DAVID:Many times in different places and always enjoyed every moment. You see, you don’t ever leave the Ebb.

ZERO:
Do you like how Bon & Douglas developed the Nitzer Ebb music?

DAVID:
You must understand, whenever things were recorded, I always got to hear it all before you guys and to say what I thought of it. At the time, I think sometimes I didn’t like and sometimes I did.

ZERO:
Are you involved in any kind of music today?

DAVID:
Very much so.. A very Ebb kind of sound, or so I'm told by those who hear it. [It's the] early days, time will tell.

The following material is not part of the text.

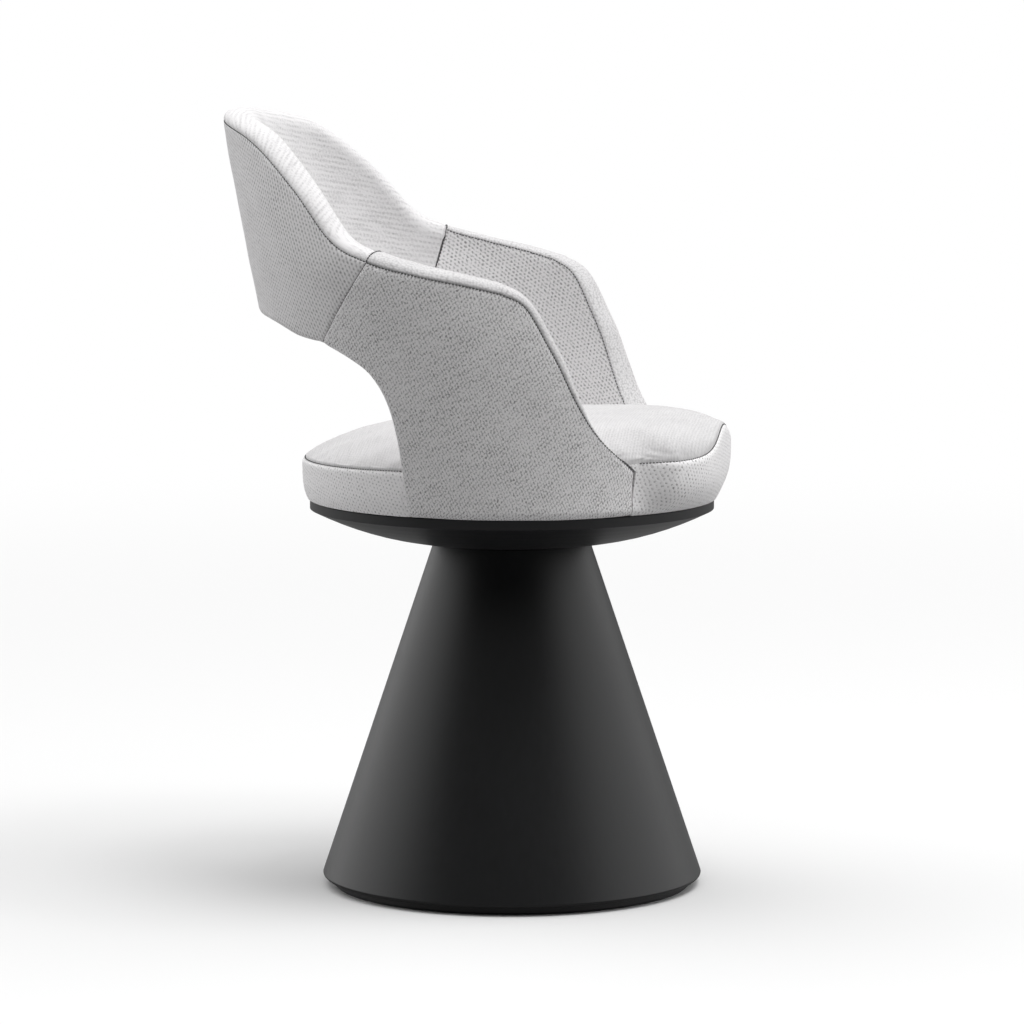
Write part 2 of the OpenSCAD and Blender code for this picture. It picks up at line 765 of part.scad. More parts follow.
// Space that an arm's foot takes out of the cushion, with the same rows and shares as the arm's pads
module arm_space() {
    shares = [[0, -seat_clear], [0, hem_r], [0.33, 0], [0.66, 0], [1, 0]];
    runs = [for (s = rows(arm_space_row, last_row)) [for (inset = [-wall_t, wall_t + seat_clear])
        [for (p = concat(shares, [[1, band_peak * band_factor(s) + seat_clear]]))
            ruling_point(s, p[0], p[1], inset)]]];
    end = runs[len(runs) - 1];
    loft(concat(runs, [[for (chain = end) [for (p = chain) p - [0, seat_clear, 0]]]]));
}

module seat_cushion()
    color(fabric)
        difference() {
            cushion_form();
            arm_space();
            mirror([1, 0, 0])
                arm_space();
        }

// Tub

function core_chain(inset) =
    [[inset, 0, core_lift], [inset, 0.33, 0], [inset, 0.66, 0], [inset, 1, -pad_gap]];

module tub_core()
    color(plywood)
        tub_run(-last_row, last_row, core_chain(core_out + pad_gap), core_chain(core_in - pad_gap));

outer_chain_a = [[skin_t / 2, 0, 0], [0, 0, hem_r], [0, 0.33, 0], [0, 0.66, 0], [0, 1, 0]];
outer_chain_b = [[skin_t, 0, 0], [skin_t, 0, hem_r], [skin_t, 0.33, 0], [skin_t, 0.66, 0], [skin_t, 1, 0]];

module outer_back_pad()
    color(fabric)
        tub_run(-seam_row, seam_row, outer_chain_a, outer_chain_b);

module outer_arm_pad()
    color(fabric)
        tub_run(seam_row + seam_gap_rows, last_row, outer_chain_a, outer_chain_b);

module outer_arm_pad_right() outer_arm_pad();
module outer_arm_pad_left()
    mirror([1, 0, 0])
        outer_arm_pad();

// The inner back panel runs from under the core up its inner face and rolls over the crest to the
// outer seam
inner_back_chain_a = [
    [skin_t + pad_gap, 0, core_lift - pad_gap], [core_in, 0, core_lift - pad_gap], [core_in, 0, hem_r],
    [core_in, 0.33, 0], [core_in, 0.66, 0], [core_in, 1, 0], [core_in, 1, pad_gap],
    [core_in - skin_t / 4, 1, pad_gap], [skin_t, 1, pad_gap], [skin_t / 3, 1, pad_gap],
    [skin_t / 8, 1, pad_gap]];
inner_back_chain_b = [
    [skin_t + pad_gap, 0, 0], [wall_t - skin_t / 2, 0, 0], [wall_t, 0, hem_r],
    [wall_t, 0.33, 0], [wall_t, 0.66, 0], [wall_t, 1, 0], [wall_t - skin_t / 4, 1, band_h * 0.6],
    [core_in, 1, band_h], [skin_t, 1, band_h], [skin_t / 5, 1, band_h * 0.6], [0, 1, pad_gap]];

module inner_back_pad()
    color(fabric)
        tub_run(-seam_row, seam_row, inner_back_chain_a, inner_back_chain_b);

inner_arm_chain_a = [[core_in, 0, 0], [core_in, 0, hem_r], [core_in, 0.33, 0], [core_in, 0.66, 0],
    [core_in, 1, 0], [core_in, 1, inner_seam_h]];
inner_arm_chain_b = [[wall_t - skin_t / 2, 0, 0], [wall_t, 0, hem_r], [wall_t, 0.33, 0], [wall_t, 0.66, 0],
    [wall_t, 1, 0], [wall_t, 1, inner_seam_h]];

module inner_arm_pad()
    color(fabric)
        tub_run(seam_row + seam_gap_rows, last_row, inner_arm_chain_a, inner_arm_chain_b);

module inner_arm_pad_right() inner_arm_pad();
module inner_arm_pad_left()
    mirror([1, 0, 0])
        inner_arm_pad();

band_chain_a = [
    [0, 1, pad_gap], [skin_t / 5, 1, band_h * 0.6], [skin_t, 1, band_h], [core_in, 1, band_peak],
    [wall_t - skin_t / 5, 1, band_h * 0.95], [wall_t, 1, inner_seam_h + pad_gap]];
band_chain_b = [[skin_t / 8, 1, pad_gap], [skin_t / 2, 1, pad_gap], [skin_t, 1, pad_gap],
    [core_in - pad_gap, 1, pad_gap], [core_in - pad_gap, 1, inner_seam_h + pad_gap],
    [wall_t - skin_t / 8, 1, inner_seam_h + pad_gap]];

module arm_band()
    color(fabric)
        tub_run(seam_row + seam_gap_rows, last_row, band_chain_a, band_chain_b);

module arm_band_right() arm_band();
module arm_band_left()
    mirror([1, 0, 0])
        arm_band();

floor_pad();
base_plate();
base_screws();
cone_floor();
cone_shell();
neck_collar();
column();
column_bolts();
bearing_head();
lower_bush();
upper_bush();
lower_race();
ball_cage();
bearing_balls();
upper_race();
spindle();
thrust_washer();
retaining_ring();
swivel_plate();
plate_bolts();
board_inserts();
dish();
dish_spacers();
dish_screws();
seat_board();
arm_plate_left();
arm_plate_right();
arm_bolts();
seat_cushion();
tub_core();
outer_back_pad();
inner_back_pad();
outer_arm_pad_left();
outer_arm_pad_right();
inner_arm_pad_left();
inner_arm_pad_right();
arm_band_left();
arm_band_right();
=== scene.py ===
# %% [markdown]
# A pedestal swivel armchair: an upholstered tub on a crowned round seat, over a black dish that turns
# on a black cone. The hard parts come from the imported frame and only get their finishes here. The soft
# parts are modelled again as padded panels of cloth, each in the space of the plain solid it replaces.
# Everything is in metres, +Z up, with the front of the seat towards -Y and the origin on the floor.

# %% Load the frame
import json
import math

import bmesh
import bpy
import numpy as np
from mathutils import Matrix, Vector
from mathutils.bvhtree import BVHTree


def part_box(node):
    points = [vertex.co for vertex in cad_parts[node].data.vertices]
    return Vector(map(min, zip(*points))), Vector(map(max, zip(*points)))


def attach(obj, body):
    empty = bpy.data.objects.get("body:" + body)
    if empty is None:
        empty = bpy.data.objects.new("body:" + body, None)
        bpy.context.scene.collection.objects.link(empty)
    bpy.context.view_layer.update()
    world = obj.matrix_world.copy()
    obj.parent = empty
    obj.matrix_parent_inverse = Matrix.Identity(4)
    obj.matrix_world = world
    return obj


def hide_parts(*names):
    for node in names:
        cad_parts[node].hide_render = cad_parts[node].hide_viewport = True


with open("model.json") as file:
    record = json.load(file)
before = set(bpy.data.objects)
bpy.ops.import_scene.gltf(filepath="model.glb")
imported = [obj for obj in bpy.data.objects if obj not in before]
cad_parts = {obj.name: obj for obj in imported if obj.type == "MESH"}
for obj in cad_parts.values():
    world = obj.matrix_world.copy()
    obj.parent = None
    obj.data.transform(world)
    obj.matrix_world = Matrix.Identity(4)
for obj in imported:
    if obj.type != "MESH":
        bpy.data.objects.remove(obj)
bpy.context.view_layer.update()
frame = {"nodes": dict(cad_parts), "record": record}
MM = 0.001

# %% [markdown]
# The camera stands where the photographer stood: a long lens about five metres away, just ahead of the
# chair's right side and a little above seat height. A long lens keeps the cone's sides straight and the
# two arms nearly the same size, as a product photograph does.

# %% Camera
CAMERA_PLACE = Vector((-5.2418, -0.7834, 1.0))
CAMERA_TARGET = Vector((0, 0, 0.3824))
LENS_MM = 183.85


def make_camera():
    lens = bpy.data.cameras.new("camera")
    lens.lens = LENS_MM
    lens.sensor_width = 36
    lens.clip_end = 60
    camera = bpy.data.objects.new("camera", lens)
    bpy.context.scene.collection.objects.link(camera)
    camera.location = CAMERA_PLACE
    camera.rotation_euler = (CAMERA_TARGET - CAMERA_PLACE).to_track_quat("-Z", "Y").to_euler()
    bpy.context.scene.camera = camera


make_camera()
print("camera", round((CAMERA_TARGET - CAMERA_PLACE).length, 2), "m away")

# %% [markdown]
# Shader maths reads best as arithmetic. Value wraps a socket, so that a + b or 1 - a adds the Math node
# it needs, and Finish is a material with one method that adds any other node. Numbers that never vary
# are worked out in Python and set on the shader's own sockets.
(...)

You did the art work for the Nitzer Ebb album “Big Hit”, can you tell us about that?

DAVID:
At that time, as I am now, I was very much an impressionist artist. I had always painted and it just seemed like I could add something to that project. I talked with the guys and it went from there, and you can see the outcome on the sleeve.

ZERO:
Are you going to join the band during the up coming Nitzer Ebb tour?

DAVID:
At the moment that would be a yes but it will probably only be in London. We still haven't confirmed anything as of yet, but I think we all like the idea of, one time, the real Ebb on stage again.

ZERO:
Can you tell us the story about the band, why was it started and what was your biggest influences.

DAVID:
It started because we had too many influences and just wanted to do it our way.

ZERO:
What was your roll in the band?

DAVID:
In the band I was the sort of drummer that rock bands hate.. not that good [laughing].

ZERO:
How important was the image for the band, who came up with the ideas?

DAVID:
The image was not meant to be political. It was just there to make people think and listen to what we wrote songs about. The image came from everybody. It just made sense to stir people up at the time. I still believe people need stirring up.

ZERO:
How many shows did you play during your time in the band?

DAVID:
Coudn't give you a number, but I was with the Ebb for a long time in the beginning.

ZERO:
What is your best memory from your time in the band?

DAVID:
Too many to name, but Spain was always mad.

ZERO:
The band was very aggressive during your years, where did all that aggression come from?

DAVID:
We were just angry young men. Now I'm an angry older man. It is just a code of life, to try and be 100 percent about everything.

ZERO:
Can you tell us something about Nitzer Ebb that has never been said before?

DAVID:
It never reached its full potential due to to much outside influence .

ZERO:
What is your favorite Nitzer Ebb song and album all time?

DAVID:
"Alarm" and "That Total Age".

ZERO:
Do you think that the band would have to take a different direction if you had stayed in the band?

DAVID:
I like to think so, but who knows.

ZERO:
Why do you think Nitzer Ebb split up back in '95?

DAVID:
Like all good things, the go between left years too early.